Sudiro mengatakan, banyak orang waktu itu mengisahkan kekejaman serdadu-serdadu Tiende Bat, sebutan Batalion ke-10, yang sebagian besar terdiri dari saudara-saudara kita dari Maluku.
“Tetapi saya justru mengalami peristiwa yang berbeda dan bahkan mengesankan. Suatu peristiwa yang tidak akan saya lupakan untuk selama-lamanya,” kata Sudiro, mantan Walikota Jakarta Raya, dalam Pelangi Kehidupan.
Dituduh Mata-mata
Kekejaman serdadu NICA sudah kadung melekat dalam benak masyarakat. Sehingga, mereka juga menjadi sasaran pembalasan para pemuda pejuang. Tragisnya, yang menjadi korban adalah seorang pemuda Ambon sepulang belanja dari pasar Jatinegara.

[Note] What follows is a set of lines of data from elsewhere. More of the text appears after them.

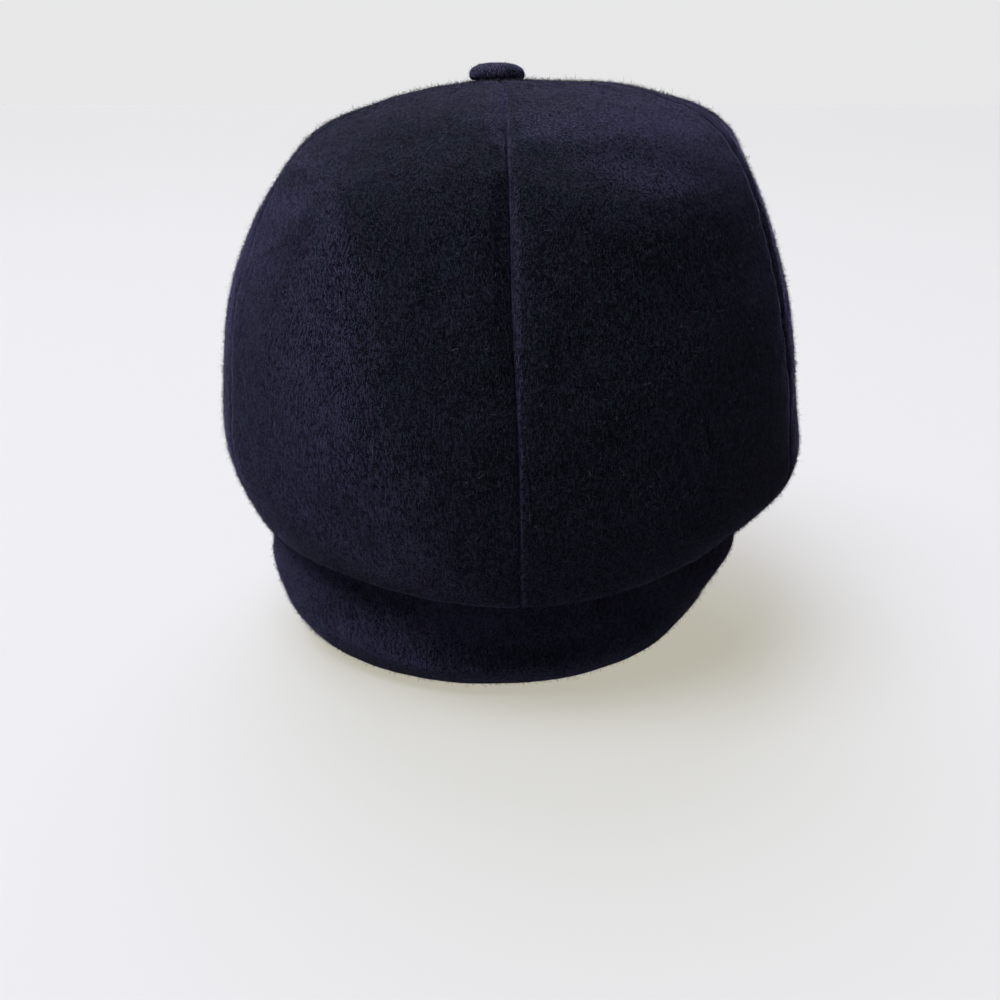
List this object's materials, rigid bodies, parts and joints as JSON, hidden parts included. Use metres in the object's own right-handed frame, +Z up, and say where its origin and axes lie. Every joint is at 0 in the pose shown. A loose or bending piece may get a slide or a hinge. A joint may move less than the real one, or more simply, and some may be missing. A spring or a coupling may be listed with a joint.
{
  "type": "earflap cap",
  "caption": "Soft brushed-wool cap with a panelled crown, covered top button, turned-down ear flap and short peak.",
  "frame": {"origin": "the top of the head that the cap is worn on, inside the crown and about 14 mm under its highest point", "axes": "+Z up, +Y towards the back of the cap, -Y towards the peak, +X towards the wearer's left"},
  "size_m": [0.2375, 0.2711, 0.2226],
  "materials": {
    "crown_wool": "brushed felted wool, dark navy, soft nap",
    "button_wool": "brushed felted wool stretched over a button mould, dark navy",
    "flap_wool": "brushed felted wool, dark navy, soft nap",
    "peak_wool": "brushed felted wool over a stiffener, dark navy",
    "band_cloth": "plain woven band cloth, near black"
  },
  "bodies": {
    "root": {"crown_back_left": "crown_wool", "crown_side_left": "crown_wool", "crown_front_left": "crown_wool", "crown_front_right": "crown_wool", "crown_side_right": "crown_wool", "crown_back_right": "crown_wool", "top_button": "button_wool", "head_band": "band_cloth", "ear_flap": "flap_wool", "peak": "peak_wool"}
  },
  "joints": []
}
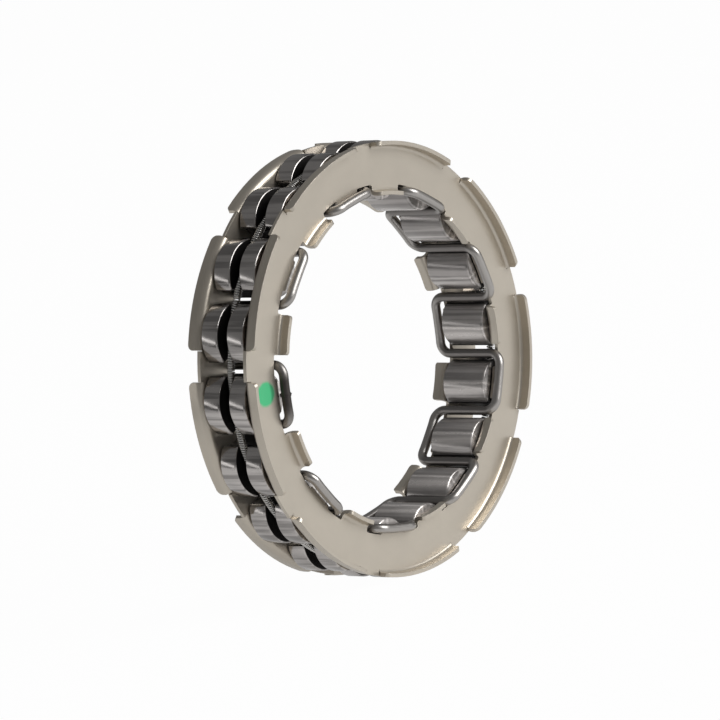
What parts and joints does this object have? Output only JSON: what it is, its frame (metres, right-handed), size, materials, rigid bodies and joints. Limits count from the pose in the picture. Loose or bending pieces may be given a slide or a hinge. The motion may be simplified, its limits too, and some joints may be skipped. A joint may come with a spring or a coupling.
{
  "type": "one-way bearing",
  "caption": "Caged sprag ring: tilting sprags between two flanged side plates, spaced by a bent wire and pressed by a garter spring, grip a shaft one way only.",
  "frame": {"origin": "on the ring's axis, at half of its width", "axes": "+Z along the ring's axis, out of the front side plate; +X through the middle of the first sprag"},
  "size_m": [0.0838, 0.0833, 0.0164],
  "materials": {
    "plate_steel": "satin",
    "wire_steel": "drawn",
    "spring_steel": "bright",
    "sprag_steel": "polished"
  },
  "bodies": {
    "cage": {"front_side_plate": "plate_steel", "back_side_plate": "plate_steel", "separator_wire": "wire_steel", "garter_spring": "spring_steel"},
    "sprag_01": {"sprag_01": "sprag_steel"},
    "sprag_02": {"sprag_02": "sprag_steel"},
    "sprag_03": {"sprag_03": "sprag_steel"},
    "sprag_04": {"sprag_04": "sprag_steel"},
    "sprag_05": {"sprag_05": "sprag_steel"},
    "sprag_06": {"sprag_06": "sprag_steel"},
    "sprag_07": {"sprag_07": "sprag_steel"},
    "sprag_08": {"sprag_08": "sprag_steel"},
    "sprag_09": {"sprag_09": "sprag_steel"},
    "sprag_10": {"sprag_10": "sprag_steel"},
    "sprag_11": {"sprag_11": "sprag_steel"},
    "sprag_12": {"sprag_12": "sprag_steel"},
    "sprag_13": {"sprag_13": "sprag_steel"},
    "sprag_14": {"sprag_14": "sprag_steel"},
    "sprag_15": {"sprag_15": "sprag_steel"},
    "sprag_16": {"sprag_16": "sprag_steel"},
    "sprag_17": {"sprag_17": "sprag_steel"},
    "sprag_18": {"sprag_18": "sprag_steel"}
  },
  "joints": [
    {"name": "sprag_01_tilt", "type": "hinge", "parent": "cage", "child": "sprag_01", "pos_m": [0.0354, 0, 0], "axis": [0, 0, 1], "range_deg": [-4, 6], "stiffness_Nm_per_rad": 0.03},
    {"name": "sprag_02_tilt", "type": "hinge", "parent": "cage", "child": "sprag_02", "pos_m": [0.03327, 0.01211, 0], "axis": [0, 0, 1], "range_deg": [-4, 6], "stiffness_Nm_per_rad": 0.03},
    {"name": "sprag_03_tilt", "type": "hinge", "parent": "cage", "child": "sprag_03", "pos_m": [0.02712, 0.02275, 0], "axis": [0, 0, 1], "range_deg": [-4, 6], "stiffness_Nm_per_rad": 0.03},
    {"name": "sprag_04_tilt", "type": "hinge", "parent": "cage", "child": "sprag_04", "pos_m": [0.0177, 0.03066, 0], "axis": [0, 0, 1], "range_deg": [-4, 6], "stiffness_Nm_per_rad": 0.03},
    {"name": "sprag_05_tilt", "type": "hinge", "parent": "cage", "child": "sprag_05", "pos_m": [0.00615, 0.03486, 0], "axis": [0, 0, 1], "range_deg": [-4, 6], "stiffness_Nm_per_rad": 0.03},
    {"name": "sprag_06_tilt", "type": "hinge", "parent": "cage", "child": "sprag_06", "pos_m": [-0.00615, 0.03486, 0], "axis": [0, 0, 1], "range_deg": [-4, 6], "stiffness_Nm_per_rad": 0.03},
    {"name": "sprag_07_tilt", "type": "hinge", "parent": "cage", "child": "sprag_07", "pos_m": [-0.0177, 0.03066, 0], "axis": [0, 0, 1], "range_deg": [-4, 6], "stiffness_Nm_per_rad": 0.03},
    {"name": "sprag_08_tilt", "type": "hinge", "parent": "cage", "child": "sprag_08", "pos_m": [-0.02712, 0.02275, 0], "axis": [0, 0, 1], "range_deg": [-4, 6], "stiffness_Nm_per_rad": 0.03},
    {"name": "sprag_09_tilt", "type": "hinge", "parent": "cage", "child": "sprag_09", "pos_m": [-0.03327, 0.01211, 0], "axis": [0, 0, 1], "range_deg": [-4, 6], "stiffness_Nm_per_rad": 0.03},
    {"name": "sprag_10_tilt", "type": "hinge", "parent": "cage", "child": "sprag_10", "pos_m": [-0.0354, 0, 0], "axis": [0, 0, 1], "range_deg": [-4, 6], "stiffness_Nm_per_rad": 0.03},
    {"name": "sprag_11_tilt", "type": "hinge", "parent": "cage", "child": "sprag_11", "pos_m": [-0.03327, -0.01211, 0], "axis": [0, 0, 1], "range_deg": [-4, 6], "stiffness_Nm_per_rad": 0.03},
    {"name": "sprag_12_tilt", "type": "hinge", "parent": "cage", "child": "sprag_12", "pos_m": [-0.02712, -0.02275, 0], "axis": [0, 0, 1], "range_deg": [-4, 6], "stiffness_Nm_per_rad": 0.03},
    {"name": "sprag_13_tilt", "type": "hinge", "parent": "cage", "child": "sprag_13", "pos_m": [-0.0177, -0.03066, 0], "axis": [0, 0, 1], "range_deg": [-4, 6], "stiffness_Nm_per_rad": 0.03},
    {"name": "sprag_14_tilt", "type": "hinge", "parent": "cage", "child": "sprag_14", "pos_m": [-0.00615, -0.03486, 0], "axis": [0, 0, 1], "range_deg": [-4, 6], "stiffness_Nm_per_rad": 0.03},
    {"name": "sprag_15_tilt", "type": "hinge", "parent": "cage", "child": "sprag_15", "pos_m": [0.00615, -0.03486, 0], "axis": [0, 0, 1], "range_deg": [-4, 6], "stiffness_Nm_per_rad": 0.03},
    {"name": "sprag_16_tilt", "type": "hinge", "parent": "cage", "child": "sprag_16", "pos_m": [0.0177, -0.03066, 0], "axis": [0, 0, 1], "range_deg": [-4, 6], "stiffness_Nm_per_rad": 0.03},
    {"name": "sprag_17_tilt", "type": "hinge", "parent": "cage", "child": "sprag_17", "pos_m": [0.02712, -0.02275, 0], "axis": [0, 0, 1], "range_deg": [-4, 6], "stiffness_Nm_per_rad": 0.03},
    {"name": "sprag_18_tilt", "type": "hinge", "parent": "cage", "child": "sprag_18", "pos_m": [0.03327, -0.01211, 0], "axis": [0, 0, 1], "range_deg": [-4, 6], "stiffness_Nm_per_rad": 0.03}
  ],
  "couplings": [
    {"joint": "sprag_02_tilt", "follows": "sprag_01_tilt", "ratio": 1},
    {"joint": "sprag_03_tilt", "follows": "sprag_01_tilt", "ratio": 1},
    {"joint": "sprag_04_tilt", "follows": "sprag_01_tilt", "ratio": 1},
    {"joint": "sprag_05_tilt", "follows": "sprag_01_tilt", "ratio": 1},
    {"joint": "sprag_06_tilt", "follows": "sprag_01_tilt", "ratio": 1},
    {"joint": "sprag_07_tilt", "follows": "sprag_01_tilt", "ratio": 1},
    {"joint": "sprag_08_tilt", "follows": "sprag_01_tilt", "ratio": 1},
    {"joint": "sprag_09_tilt", "follows": "sprag_01_tilt", "ratio": 1},
    {"joint": "sprag_10_tilt", "follows": "sprag_01_tilt", "ratio": 1},
    {"joint": "sprag_11_tilt", "follows": "sprag_01_tilt", "ratio": 1},
    {"joint": "sprag_12_tilt", "follows": "sprag_01_tilt", "ratio": 1},
    {"joint": "sprag_13_tilt", "follows": "sprag_01_tilt", "ratio": 1},
    {"joint": "sprag_14_tilt", "follows": "sprag_01_tilt", "ratio": 1},
    {"joint": "sprag_15_tilt", "follows": "sprag_01_tilt", "ratio": 1},
    {"joint": "sprag_16_tilt", "follows": "sprag_01_tilt", "ratio": 1},
    {"joint": "sprag_17_tilt", "follows": "sprag_01_tilt", "ratio": 1},
    {"joint": "sprag_18_tilt", "follows": "sprag_01_tilt", "ratio": 1}
  ]
}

“Dalam kancah perang yang luar biasa kacau dan sulit menentukan mana kawan mana lawan itu saya pernah melihat seorang Ambon dibunuh, digorok,” kata Buyung yang saat itu berusia sebelas tahun (1934–2015).
Pulang dari belanja di pasar Jatinegara, pemuda Ambon itu masuk ke markas Batalion 10. “Tak ayal lagi dia dituduh sebagai mata-mata, ditangkap oleh para pemuda pejuang persis di depan rumah tempat tinggal saya,” kata Buyung.
Baca juga: Naim yang Malang Dituduh Mata-mata
Pemuda itu ditarik dari trem dan jatuh, dipukuli pakai popor senapan sampai pecah kacamatanya. Kemudian dia diseret ke kawasan yang masih berupa rawa-rawa (sekarang Jalan Pramuka). Di sana dia dibunuh dengan cara digorok.
Buyung menyaksikan eksekusi pemuda Ambon itu dari jauh; dia tidak berani mendekat. Meski begitu, dia mendengar suara yang keluar dari leher yang digorok itu, menyeramkan dan mendirikan bulu roma.
“Saya tidak bisa tidur sampai beberapa hari. Peristiwa itu sangat membekas di hati saya. Sejak itu saya merasa ngeri kalau melihat orang dipukuli,” kata Buyung.
Baca juga: Mata-mata Rantai Emas
Memang, kata Buyung, kekejaman sudah merupakan bagian dari revolusi: kill or to be killed (membunuh atau dibunuh). Seluruh pemuda pejuang dan BKR menjalankan kaidah perang itu juga dalam rangka mempertahankan kemerdekaan dari tentara NICA yang mau berkuasa kembali di bekas tanah jajahannya.
Pertempuran antara pemuda pejuang melawan serdadu-serdadu NICA paling gencar terjadi di poros Sawah Besar, Tanah Abang, Senen, Kramat, Matraman, sampai Jatinegara. Tempat tinggal keluarga Buyung di Jalan Matraman Raya sangat riskan apalagi menjadi markas pemuda pejuang yang kalau ketahuan bisa berbahaya. Tentara Belanda setiap saat mondar-mandir melakukan patroli dan melakukan penyergapan untuk menangkap siapa saja yang dicurigai.
“Maka, Ayah memutuskan untuk meninggalkan rumah tersebut dan meninggalkan Jakarta yang keadaannya semakin parah,” kata Buyung.